According to Spotify, Frequency was created to fill a void where Black voices across industries have been historically left out of the narrative, leaving their contributions “under-appreciated and underrepresented.” The idea for this new initiative is to now build upon the platform’s foundation that’s been working to support Black artists more.
“Frequency adds to our existing work, such as Black History is Happening Now—a dedicated hub and narrative focused on the importance of celebrating Black history and people—and our commitment to further invest in Black creators through a $10M Racial Equity Donations & Giving Program,” Spotify shared in an announcement. “Now, Frequency marks an extension of Spotify’s ongoing commitment to and investment in Black voices. Through the rollout of new content, cultural partnerships, and an ambassador program, Frequency aims to further connect the Black community to upcoming and established Black creators.”
As part of the initiative’s launch, Spotify announced several new global playlists as well as its “‘Raising the Frequency’ Ambassador Program” — which offers a $50,000 scholarship fund for Black college students who wish to pursue careers in music and tech.
Additionally, the ambassador program will provide donation matches of $25,000 to select community organizations and a songwriting camp to connect artists, producers and songwriters.
In an effort to offer more visibility and inclusion, Spotify is also pledging to use its platform to “engage established and emerging creators across the African diaspora” for its range of podcasts created across all four of its podcast studios, all of which have programming announcements slated for the summer.
As a major player in the streaming market, Spotify has the global reach and influence to make a change that reflects our changing times in terms of uplifting Black creators and taking a huge first step for our creative community.
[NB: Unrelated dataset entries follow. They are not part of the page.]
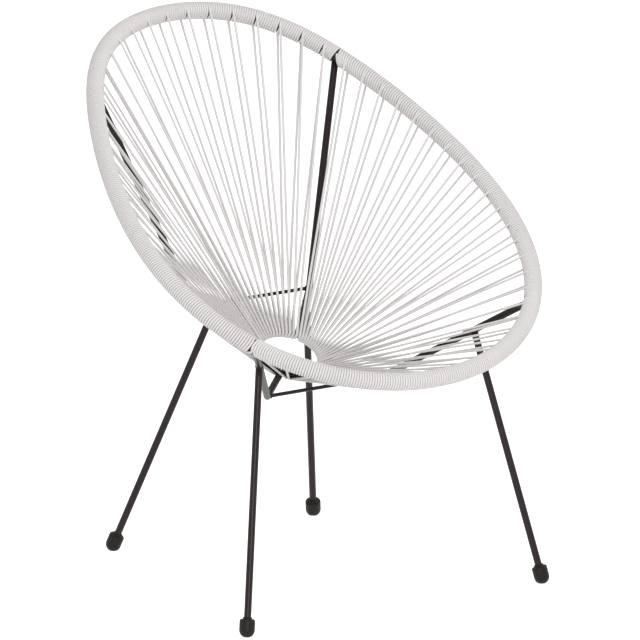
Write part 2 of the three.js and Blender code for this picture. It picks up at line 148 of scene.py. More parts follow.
def mesh_piece(name, points, faces, material, uv=None):
    """An object at the origin from arrays of points and of faces; each row of faces is one face."""
    mesh = bpy.data.meshes.new(name)
    counts = np.concatenate([np.full(len(group), group.shape[1]) for group in faces])
    loops = np.concatenate([group.ravel() for group in faces])
    mesh.vertices.add(len(points))
    mesh.vertices.foreach_set("co", np.asarray(points, np.float32).ravel())
    mesh.loops.add(len(loops))
    mesh.loops.foreach_set("vertex_index", loops.astype(np.int32))
    mesh.polygons.add(len(counts))
    starts = np.concatenate(([0], np.cumsum(counts)[:-1]))
    mesh.polygons.foreach_set("loop_start", starts.astype(np.int32))
    mesh.polygons.foreach_set("loop_total", counts.astype(np.int32))
    mesh.polygons.foreach_set("use_smooth", np.ones(len(counts), bool))
    if uv is not None:
        layer = mesh.uv_layers.new(name="UVMap")
        layer.data.foreach_set("uv", uv.astype(np.float32).ravel())
    mesh.update(calc_edges=True)
    mesh.validate()
    mesh.materials.append(material)
    piece = bpy.data.objects.new(name, mesh)
    bpy.context.scene.collection.objects.link(piece)
    return piece


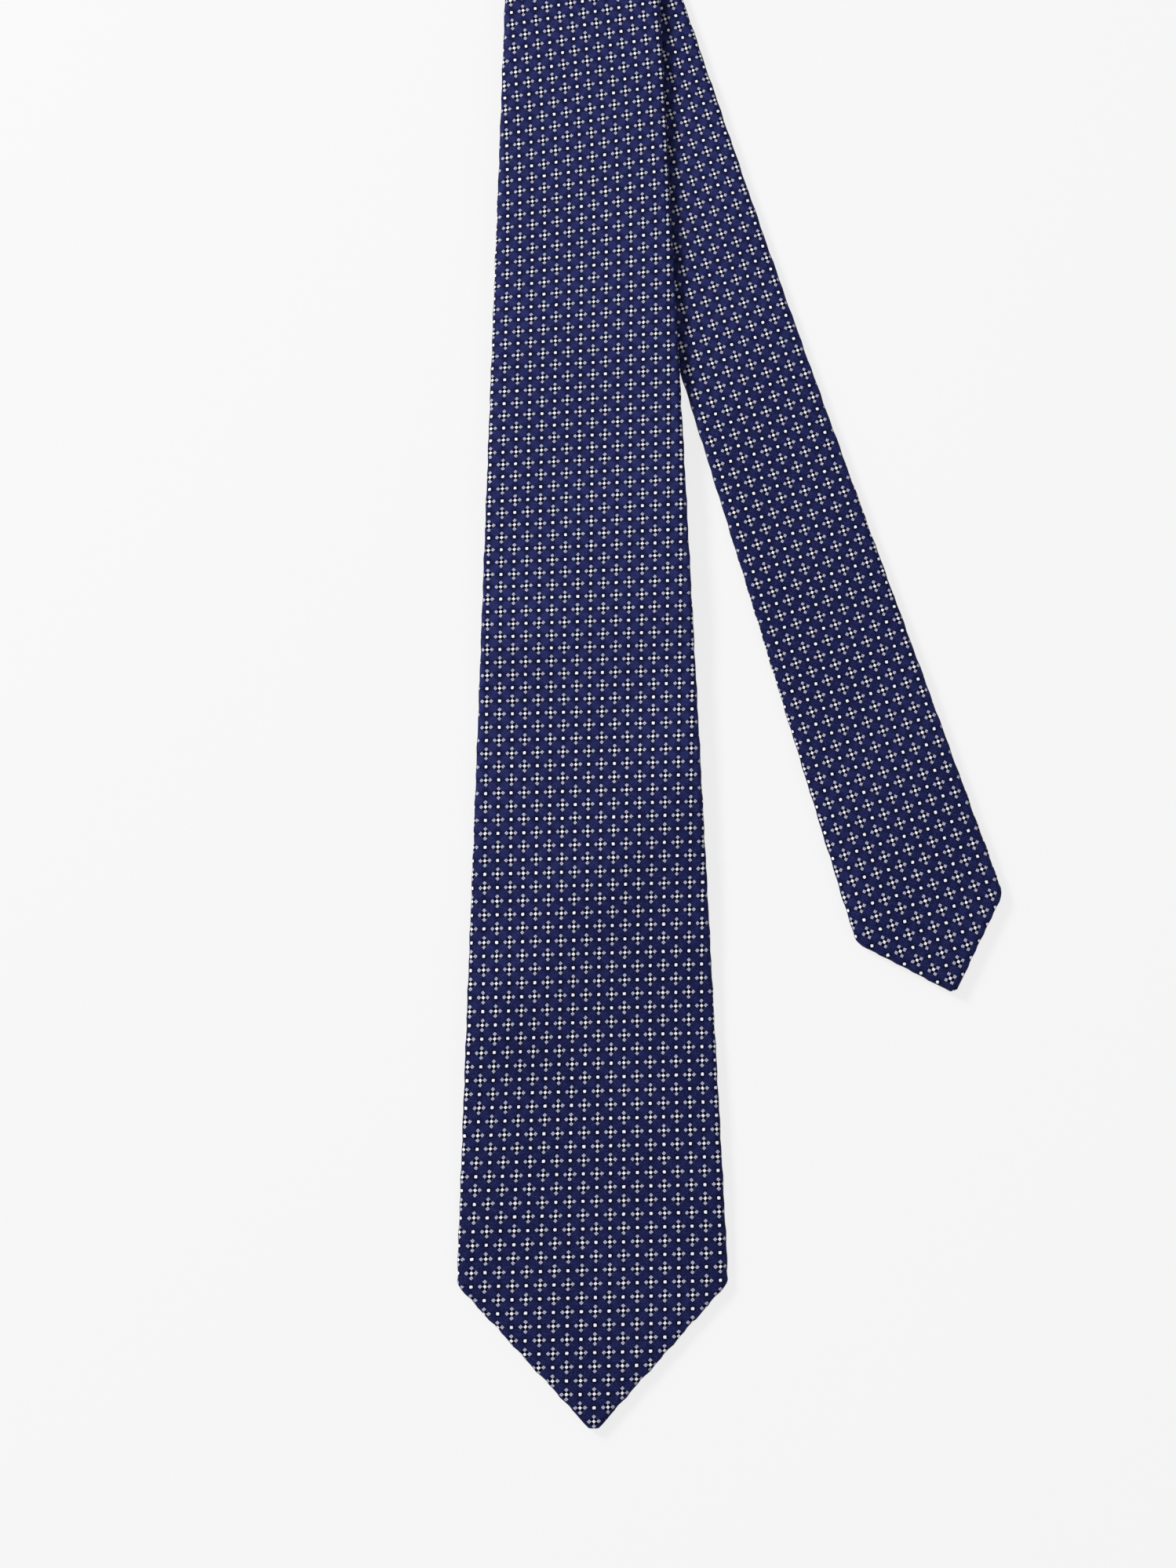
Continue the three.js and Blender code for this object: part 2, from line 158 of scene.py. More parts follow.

Through Frequency, the hope is to give Black artists the long-overdue recognition they deserve for the phenomenal nuanced work they do.
“Coming from a global streaming platform that relies on the art of these creators to be successful, we have a huge opportunity to showcase how broad that spectrum of Black culture is, and giving artists more autonomy in how their story is told is key to building trust and understanding,” Sydney Lopes –Spotify’s head of hip-hop and R&B, artist & label partnerships — said in a statement. “It’s really just the beginning of Spotify’s commitment to uplift Black voices both internally and externally with this brand, and given the platform’s global reach, there’s a ton of opportunity to show up for the community in ways that we have not before.”